Fidel Castro compie 90 anni. Nell’ultima sua apparizione pubblica, all’ultimo congresso del Partito Comunista Cubano, ha tenuto un breve discorso politico, una sorta di commiato e di testamento politico. “Fra poco dovrei compiere novanta anni, non me lo sarei mai immaginato e non è mai stato frutto di uno sforzo, è stato un capriccio del caso. – ha detto Castro nel suo discorso – Ben presto sarò come tutti gli altri. A tutti arriverà il proprio turno, ma resteranno le idee dei cubani come prova che in questo pianeta, se si lavora con fervore e dignità, si possono produrre i beni materiali e culturali di cui gli esseri umani hanno bisogno.”
Il Lider Maximo ha così difeso la sua opera e il suo regime, sapendo bene che i cambiamenti in corso a Cuba (con la riapertura delle relazioni diplomatiche con gli Stati Uniti) con tutta probabilità porteranno l’isola che ha governato per decenni verso orizzonti diversi rispetto a quelli per cui lui ha lavorato per tanti anni. Così come è ben conscio del fatto che la sua figura verrà analizzata dagli storici attraverso le luci e le ombre della sua biografia: il rivoluzionario, leader di un movimento di liberazione dei popoli, accanto al capo di un regime che ha represso i diritti politici dei cubani.
Figlio di un agiato piantatore, avvocato, dopo il colpo di stato di Batista (1952) si schierò tra gli oppositori della dittatura e il 26 luglio 1953 guidò un attacco contro la caserma Moncada di Santiago de Cuba. Condannato a 15 anni di prigione fu amnistiato nel 1955 e si rifugiò in Messico.
Nel dicembre del 1956 sbarca con poche decine di uomini sulla costa orientale di Cuba inizia la guerriglia contro Batista. Ottenuto un largo sostegno popolare, in particolare fra i contadini, nel marzo 1958 Castro lancia l’offensiva finale, conclusasi nel gennanio del 1959 con il suo ingresso trionfale all’Avana.
Castro deve subito affrontare i gravi problemi economici e sociali che affligono Cuba e lo fa con una serie di drastici provvedimenti che colpisocno anche gli importanti interessi degli Stati Uniti nell’isola.
La reazione di questi ultimi e la crescita della tensione fra i due paesi spinge Castro ad avvicinarsi sempre più all’Unione Sovietica.

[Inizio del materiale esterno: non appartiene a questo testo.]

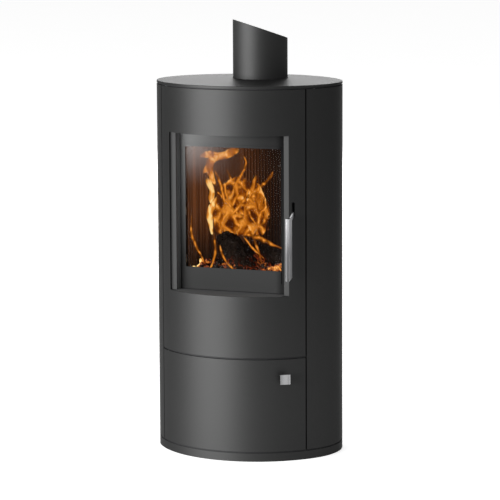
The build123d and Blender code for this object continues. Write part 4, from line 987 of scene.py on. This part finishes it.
# %% [markdown]
# ## The fire
# Four broad sheets make its body, and narrow licks cross them, drip over the logs and rise into a pale
# plume. Each has a finish, a depth behind the stove's middle and a path of listed stops.
# %% Every tongue of this fire
fire = {
    "flame_sheet": (flame_deep, 45, [
        (-30, 84, 116), (-31, 112, 148), (-33, 142, 156), (-34, 170, 150), (-31, 196, 130), (-30, 222, 100),
        (-30, 246, 64)]),
    "flame_body_deep": (flame_veil, 25, [
        (-45, 86, 90), (-45, 120, 124), (-38, 158, 118), (-32, 196, 96), (-29, 226, 60), (-20, 258, 9)]),
    "flame_body": (flame_veil, -20, [
        (-62, 92, 60), (-60, 128, 92), (-57, 162, 98), (-53, 194, 92), (-43, 222, 76), (-30, 242, 46),
        (-18, 262, 9)]),
    "flame_right": (flame_veil, 10, [
        (18, 90, 32), (19, 122, 64), (15, 154, 74), (18, 183, 66), (15, 208, 50), (14, 236, 28),
        (18, 268, 5)]),
    "flame_tongue": (flame_lick, 5, [
        (0, 190, 20), (12, 211, 17), (31, 231, 14), (50, 250, 11), (60, 262, 14), (68, 278, 3)]),
    "flame_plume": (flame_plume, -55, [
        (-78, 236, 6), (-88, 258, 18), (-93, 282, 26), (-94, 302, 28), (-84, 317, 32), (-62, 317, 26),
        (-44, 322, 24), (-27, 334, 30), (-8, 342, 16)]),
    "flame_plume_tip": (flame_plume, -52, [(-70, 314, 18), (-92, 322, 28), (-112, 321, 17), (-128, 313, 4)]),
    "flame_spur": (flame_plume, -50, [(-86, 300, 22), (-104, 284, 20), (-116, 268, 5)]),
    "flame_pale": (flame_core, -48, [
        (-93, 184, 5), (-97, 205, 22), (-92, 222, 15), (-99, 237, 23), (-104, 260, 18)]),
    "flame_strand": (flame_lick, -45, [
        (-56, 172, 14), (-60, 204, 15), (-66, 230, 12), (-72, 254, 12), (-84, 282, 8)]),
    "flame_low_left": (flame_core, -60, [
        (-87, 100, 6), (-92, 128, 15), (-97, 158, 22), (-88, 186, 18), (-74, 210, 5)]),
    "flame_fork_left": (flame_lick, -40, [(-84, 220, 7), (-56, 193, 13), (-28, 170, 12), (-2, 146, 7)]),
    "flame_fork_right": (flame_lick, -40, [(15, 234, 7), (1, 196, 13), (-25, 170, 13), (-50, 142, 7)]),
    "flame_loop": (flame_lick, -35, [
        (2, 192, 7), (13, 158, 12), (28, 134, 12), (50, 131, 15), (61, 155, 13), (72, 194, 6)]),
    "flame_thread": (flame_lick, 0, [
        (-44, 222, 16), (-31, 255, 12), (-16, 275, 10), (-9, 294, 11), (-20, 318, 4)]),
    "flame_spike": (flame_lick, -10, [(-36, 216, 18), (-51, 246, 12), (-66, 280, 4)]),
    "flame_crescent": (flame_lick, -90, [
        (-98, 26, 6), (-112, 52, 10), (-130, 82, 11), (-139, 118, 10), (-135, 164, 4)]),
    "flame_leaf": (flame_lick, 0, [(-14, 99, 8), (18, 95, 20), (46, 82, 17), (71, 71, 11), (102, 64, 4)]),
    "flame_drip_left": (flame_lick, -70, [(-86, 12, 5), (-77, 44, 9), (-72, 80, 10), (-84, 122, 6)]),
    "flame_drip_low": (flame_lick, -86, [(-88, 6, 6), (-72, 34, 9), (-66, 70, 4)]),
    "flame_drip_middle": (flame_lick, -88, [(-6, 10, 6), (-32, 30, 10), (-49, 53, 9), (-54, 84, 4)]),
    "flame_drip_right": (flame_lick, -40, [(48, 26, 8), (38, 64, 10), (27, 92, 10), (18, 120, 6)]),
    "flame_curl_right": (flame_lick, -45, [(58, 40, 5), (34, 60, 8), (12, 84, 8), (-2, 104, 5)]),
}
for name, (finish, behind, path) in fire.items():
    tongue(name, finish, behind, path)
print(len(fire), "tongues of flame")

# %% [markdown]
# ## Firelight
# The flames' own glow is too weak to light the chamber, so a small warm lamp stands in for it. It
# is kept low, so that the studio's light is still the one that shows the stove.
# %% A warm lamp in the chamber
fire_power = 0.06
fire_glow = bpy.data.lights.new("fire_glow", "POINT")
fire_glow.energy = fire_power
fire_glow.color = (1.0, 0.42, 0.12)
fire_glow.shadow_soft_size = 0.04
fire_lamp = bpy.data.objects.new("fire_glow", fire_glow)
fire_lamp.location = hearth(-30, -10, 150)
fire_lamp.visible_camera = False
bpy.context.scene.collection.objects.link(fire_lamp)
print("fire lamp at", [round(v, 3) for v in fire_lamp.location])

# %% [markdown]
# ## Studio
# The floor and the surroundings are plain white to the eye, while the light that falls on the
# stove stays at a moderate level, so that its greys come out as they were mixed. The world is
# white only for what the camera, a reflection or the glass sees. A wide, low soft box far off to
# the left front draws the long highlight down the round door, and weaker ones fill the other sides.
# %% Surroundings
world_seen = (1.0, 1.0, 1.0)
world_lighting = (0.42, 0.42, 0.42)


class Surroundings(Finish):
    """The world's nodes, mixed as a finish is."""

    def __init__(self, name):
        self.material = bpy.data.worlds.new(name)
        self.material.use_nodes = True
        self.nodes = self.material.node_tree.nodes
        self.links = self.material.node_tree.links
        self.shader = self.nodes["Background"]


def white_to_the_eye(finish):
    """1 for what the camera, a reflection or the glass sees, and 0 for the light on the stove."""
    seen = finish.node("ShaderNodeLightPath", output="Is Camera Ray")
    mirrored = finish.node("ShaderNodeLightPath", output="Is Glossy Ray")
    through = finish.node("ShaderNodeLightPath", output="Is Transmission Ray")
    return seen.most(mirrored).most(through)


studio = Surroundings("studio")
studio_color = studio.mixed(white_to_the_eye(studio), world_lighting, world_seen)
bpy.context.scene.world = studio.set(Color=studio_color, Strength=1.0)
print("the world gives", world_lighting[0], "of white and looks white")

# %% A pale floor
floor_size = 60
floor_dark = (0.78, 0.78, 0.78)
floor_light = (0.80, 0.80, 0.80)
floor_glow = (0.62, 0.62, 0.62)
start_fresh()
bpy.ops.mesh.primitive_plane_add(size=floor_size, location=(0, 0, 0))
floor = bpy.context.object
floor.name = "floor"
floor_finish = Finish("floor_white", Roughness=0.9, Specular_IOR_Level=0.0, Emission_Strength=1.0)
floor_patch = floor_finish.noise(floor_finish.place(), 2.0, detail=2)
floor.data.materials.append(floor_finish.set(
    Base_Color=floor_finish.mixed(floor_patch, floor_dark, floor_light),
    Emission_Color=floor_finish.mixed(white_to_the_eye(floor_finish), (0, 0, 0), floor_glow),
))
print(floor.name, "is", floor_size, "m wide")

# %% [markdown]
# ## Soft boxes
# A lamp is placed as one asks for it in a studio: on a bearing round the stove, so high over the
# horizon and so far away. Its power grows with its area, so that its radiance, the light it shows
# in a reflection, can be set by itself.
# %% Soft boxes
def soft_box(name, bearing, rise, distance, width, height, radiance, aim=(0, 0, 0.6)):
    """An area light on a bearing round the stove, in degrees from its front towards its handle side."""
    data = bpy.data.lights.new(name, "AREA")
    data.shape = "RECTANGLE"
    data.size = width
    data.size_y = height
    data.energy = radiance * math.pi * width * height
    lamp = bpy.data.objects.new(name, data)
    lamp.visible_camera = False
    bpy.context.scene.collection.objects.link(lamp)
    flat = distance * math.cos(math.radians(rise))
    turn = math.radians(bearing)
    spot = Vector((flat * math.sin(turn), -flat * math.cos(turn), distance * math.sin(math.radians(rise))))
    lamp.location = spot + Vector(aim)
    lamp.rotation_euler = (Vector(aim) - lamp.location).to_track_quat("-Z", "Y").to_euler()
    return lamp


soft_box("key", bearing=-33, rise=4, distance=16.0, width=15.0, height=3.4, radiance=49.0)
soft_box("fill_back", bearing=205, rise=20, distance=7.0, width=5.0, height=4.0, radiance=5.0)
soft_box("overhead", bearing=-20, rise=78, distance=5.0, width=3.6, height=3.6, radiance=0.6)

Dopo la Crisi dei Missili del 1962, Castro persegue una politica volta a favorire la diffusione dei movimenti di guerriglia in America latina ma l’insuccesso dei tentativi rivoluzionari in Sudamerica e il permanere dell’isolamento di Cuba e della sua dipendenza economica dall’URSS lo costringono a un riavvicinamento con Mosca.
Dopo il varo dalla nuova costituzione cubana nel 1976, Castro concentra nelle sue mani tutto il potere a Cuba: viene eletto capo dello stato, carica che somma a quella di presidente del Consiglio dei Ministri, di comandante in capo delle forze armate rivoluzionarie e di primo segretario del PCC.
Dopo la fine dell’Urss, Castro si è trovato sempre più isolato a livello internazionale. Le condizioni eocnomiche di Cuba peggiorano in quegli anni anche grazie all’inasprimento dell’embargo statunitense nel 1992.
Lo stesso pontefice Giovanni Paolo II, durante la sua visita a Cuba nel gennaio 1998, ha definito l’embargo eticamente inaccettabile
Nel febbraio 2008 Castro si è dimesso dalle cariche ricoperte per quasi mezzo secolo e la guida del paese è passata al fratello Raúl. In questi anin, il regime cubano si è appoggiato sulla Chiesa cattolica per uscire dall’isolamento internazionale (è stato grazie a Papa Francesco che si è arrivati alla normalizzazione dei rapporti con gli Stati Uniti) e per avere uno sponda rispetto alla continuità dello stesso regime dopo la scomparsa dei due fratelli Castro.